Take all the material and copy it exactly.

[start DATA SHOWN]

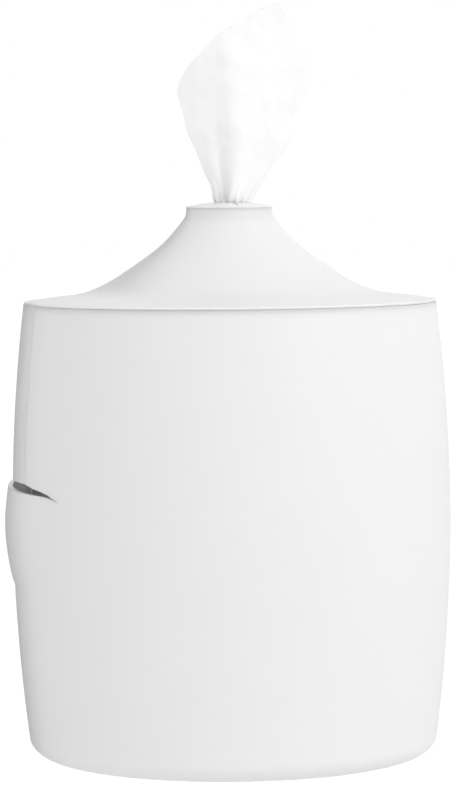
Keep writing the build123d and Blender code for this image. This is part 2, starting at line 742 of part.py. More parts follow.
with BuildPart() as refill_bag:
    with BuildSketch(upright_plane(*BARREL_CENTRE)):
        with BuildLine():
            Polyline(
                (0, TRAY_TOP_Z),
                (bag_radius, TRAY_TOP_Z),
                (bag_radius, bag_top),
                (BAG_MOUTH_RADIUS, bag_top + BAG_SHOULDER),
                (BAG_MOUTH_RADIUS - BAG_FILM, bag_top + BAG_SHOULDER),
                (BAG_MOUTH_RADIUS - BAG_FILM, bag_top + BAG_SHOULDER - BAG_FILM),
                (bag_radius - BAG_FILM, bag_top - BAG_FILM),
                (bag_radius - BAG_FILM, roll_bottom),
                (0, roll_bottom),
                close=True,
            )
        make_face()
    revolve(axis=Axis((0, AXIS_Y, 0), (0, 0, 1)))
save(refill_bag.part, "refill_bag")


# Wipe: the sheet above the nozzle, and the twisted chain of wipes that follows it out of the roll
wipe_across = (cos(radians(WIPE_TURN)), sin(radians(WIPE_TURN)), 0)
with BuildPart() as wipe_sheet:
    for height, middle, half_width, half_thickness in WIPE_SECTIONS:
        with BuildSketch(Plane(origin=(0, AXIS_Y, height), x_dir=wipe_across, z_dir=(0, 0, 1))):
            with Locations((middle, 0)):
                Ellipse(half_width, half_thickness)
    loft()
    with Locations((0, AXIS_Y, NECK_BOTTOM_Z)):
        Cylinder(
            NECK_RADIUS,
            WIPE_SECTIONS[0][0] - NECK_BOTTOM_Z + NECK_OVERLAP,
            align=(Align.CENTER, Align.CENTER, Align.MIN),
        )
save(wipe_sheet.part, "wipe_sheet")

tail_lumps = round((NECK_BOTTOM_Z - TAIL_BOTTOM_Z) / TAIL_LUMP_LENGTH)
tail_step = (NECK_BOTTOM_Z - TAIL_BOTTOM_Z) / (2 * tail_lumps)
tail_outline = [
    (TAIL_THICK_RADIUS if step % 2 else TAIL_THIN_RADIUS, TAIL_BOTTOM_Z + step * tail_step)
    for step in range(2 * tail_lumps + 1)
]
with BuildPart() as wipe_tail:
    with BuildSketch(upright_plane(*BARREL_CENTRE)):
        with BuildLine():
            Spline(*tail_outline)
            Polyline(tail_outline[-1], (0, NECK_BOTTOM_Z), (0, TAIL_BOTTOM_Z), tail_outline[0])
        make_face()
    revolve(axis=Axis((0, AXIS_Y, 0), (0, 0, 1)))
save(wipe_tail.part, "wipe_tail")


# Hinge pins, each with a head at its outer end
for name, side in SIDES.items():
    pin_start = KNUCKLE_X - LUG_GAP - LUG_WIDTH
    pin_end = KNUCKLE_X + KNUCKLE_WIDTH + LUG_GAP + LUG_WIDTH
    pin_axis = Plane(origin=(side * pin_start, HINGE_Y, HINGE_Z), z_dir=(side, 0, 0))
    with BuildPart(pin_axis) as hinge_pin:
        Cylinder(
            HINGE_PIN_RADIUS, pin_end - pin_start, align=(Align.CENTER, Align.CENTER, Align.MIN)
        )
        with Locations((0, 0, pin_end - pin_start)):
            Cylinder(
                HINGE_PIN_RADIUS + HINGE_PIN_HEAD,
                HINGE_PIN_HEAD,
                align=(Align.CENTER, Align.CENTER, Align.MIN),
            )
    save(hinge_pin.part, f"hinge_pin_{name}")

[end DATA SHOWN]

__OUTPUT FOR THIS TASK__:
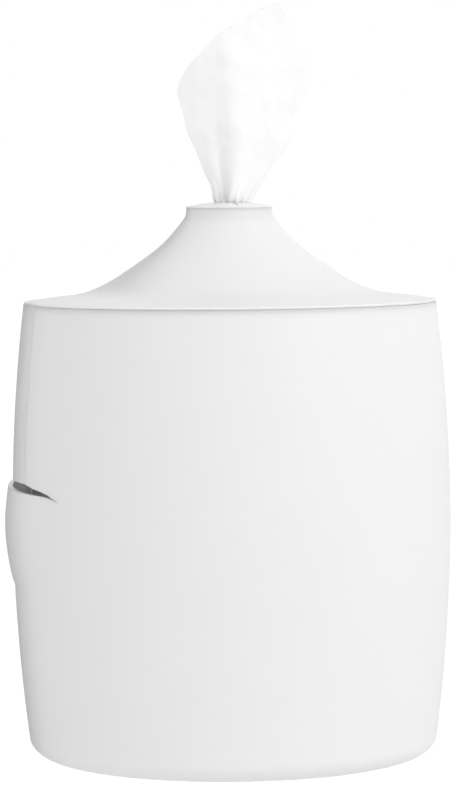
Keep writing the build123d and Blender code for this image. This is part 2, starting at line 742 of part.py. More parts follow.
with BuildPart() as refill_bag:
    with BuildSketch(upright_plane(*BARREL_CENTRE)):
        with BuildLine():
            Polyline(
                (0, TRAY_TOP_Z),
                (bag_radius, TRAY_TOP_Z),
                (bag_radius, bag_top),
                (BAG_MOUTH_RADIUS, bag_top + BAG_SHOULDER),
                (BAG_MOUTH_RADIUS - BAG_FILM, bag_top + BAG_SHOULDER),
                (BAG_MOUTH_RADIUS - BAG_FILM, bag_top + BAG_SHOULDER - BAG_FILM),
                (bag_radius - BAG_FILM, bag_top - BAG_FILM),
                (bag_radius - BAG_FILM, roll_bottom),
                (0, roll_bottom),
                close=True,
            )
        make_face()
    revolve(axis=Axis((0, AXIS_Y, 0), (0, 0, 1)))
save(refill_bag.part, "refill_bag")


# Wipe: the sheet above the nozzle, and the twisted chain of wipes that follows it out of the roll
wipe_across = (cos(radians(WIPE_TURN)), sin(radians(WIPE_TURN)), 0)
with BuildPart() as wipe_sheet:
    for height, middle, half_width, half_thickness in WIPE_SECTIONS:
        with BuildSketch(Plane(origin=(0, AXIS_Y, height), x_dir=wipe_across, z_dir=(0, 0, 1))):
            with Locations((middle, 0)):
                Ellipse(half_width, half_thickness)
    loft()
    with Locations((0, AXIS_Y, NECK_BOTTOM_Z)):
        Cylinder(
            NECK_RADIUS,
            WIPE_SECTIONS[0][0] - NECK_BOTTOM_Z + NECK_OVERLAP,
            align=(Align.CENTER, Align.CENTER, Align.MIN),
        )
save(wipe_sheet.part, "wipe_sheet")

tail_lumps = round((NECK_BOTTOM_Z - TAIL_BOTTOM_Z) / TAIL_LUMP_LENGTH)
tail_step = (NECK_BOTTOM_Z - TAIL_BOTTOM_Z) / (2 * tail_lumps)
tail_outline = [
    (TAIL_THICK_RADIUS if step % 2 else TAIL_THIN_RADIUS, TAIL_BOTTOM_Z + step * tail_step)
    for step in range(2 * tail_lumps + 1)
]
with BuildPart() as wipe_tail:
    with BuildSketch(upright_plane(*BARREL_CENTRE)):
        with BuildLine():
            Spline(*tail_outline)
            Polyline(tail_outline[-1], (0, NECK_BOTTOM_Z), (0, TAIL_BOTTOM_Z), tail_outline[0])
        make_face()
    revolve(axis=Axis((0, AXIS_Y, 0), (0, 0, 1)))
save(wipe_tail.part, "wipe_tail")


# Hinge pins, each with a head at its outer end
for name, side in SIDES.items():
    pin_start = KNUCKLE_X - LUG_GAP - LUG_WIDTH
    pin_end = KNUCKLE_X + KNUCKLE_WIDTH + LUG_GAP + LUG_WIDTH
    pin_axis = Plane(origin=(side * pin_start, HINGE_Y, HINGE_Z), z_dir=(side, 0, 0))
    with BuildPart(pin_axis) as hinge_pin:
        Cylinder(
            HINGE_PIN_RADIUS, pin_end - pin_start, align=(Align.CENTER, Align.CENTER, Align.MIN)
        )
        with Locations((0, 0, pin_end - pin_start)):
            Cylinder(
                HINGE_PIN_RADIUS + HINGE_PIN_HEAD,
                HINGE_PIN_HEAD,
                align=(Align.CENTER, Align.CENTER, Align.MIN),
            )
    save(hinge_pin.part, f"hinge_pin_{name}")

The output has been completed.